Practical places to add cost checks include:

  • Pull requests for infrastructure as code, especially when adding databases, queues, clusters, or large retention policies.
  • Service launch checklists, including expected traffic, scaling limits, logging volume, and owner tags.
  • Incident reviews, when temporary capacity, logs, or snapshots may need cleanup.
  • Quarterly platform reviews, where teams revisit assumptions about scale, reliability, and spend.
  • Onboarding docs, so new engineers know the defaults before they create resources.

Ownership should be clear, but it should not all fall on one overloaded infrastructure person. Product teams should own the cost of the services they run. A platform or DevOps owner can provide standards, automation, and shared reporting. If you are deciding how to structure that responsibility, this guide on building a DevOps team gives a useful starting point.

For teams using Azure DevOps for pipelines and delivery workflows, cost checks can also be built into release and infrastructure review steps. If that is part of your setup, see this guide to setting up Azure DevOps for startups.

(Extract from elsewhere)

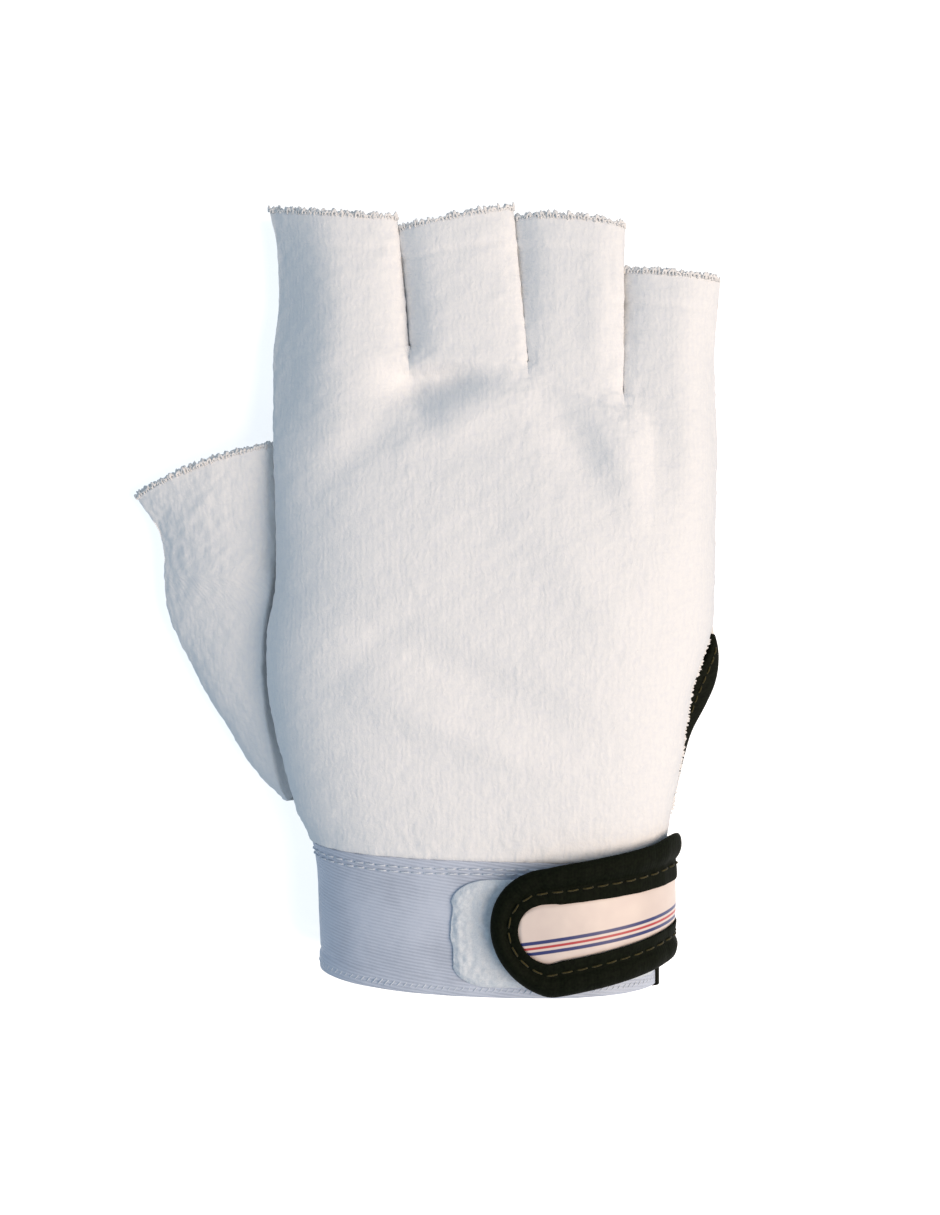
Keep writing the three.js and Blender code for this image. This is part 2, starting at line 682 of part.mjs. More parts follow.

Keep the tradeoff explicit

Cutting cloud costs safely comes down to judgment. Some spend is waste. Some spend buys reliability, speed, or operational simplicity. Treating all spend as bad leads to fragile systems and slower teams.

Use a simple decision filter:

  1. Is this resource owned? If not, assign ownership before debating optimization.
  2. Is it used? If not, remove it or set an expiration path.
  3. Is it oversized? If yes, resize based on real usage and failure impact.
  4. Is the cost tied to a product or reliability requirement? If yes, document the reason.
  5. Can the default be safer? If yes, change the template, module, or pipeline so the fix repeats.

The best cost programs do not slow engineers down. They make waste visible, put decisions in the hands of service owners, and turn good choices into defaults. Start with tagging and ownership, remove obvious unused resources, then add guardrails where spend is created. You will get better control without turning cloud work into a blocker for every release.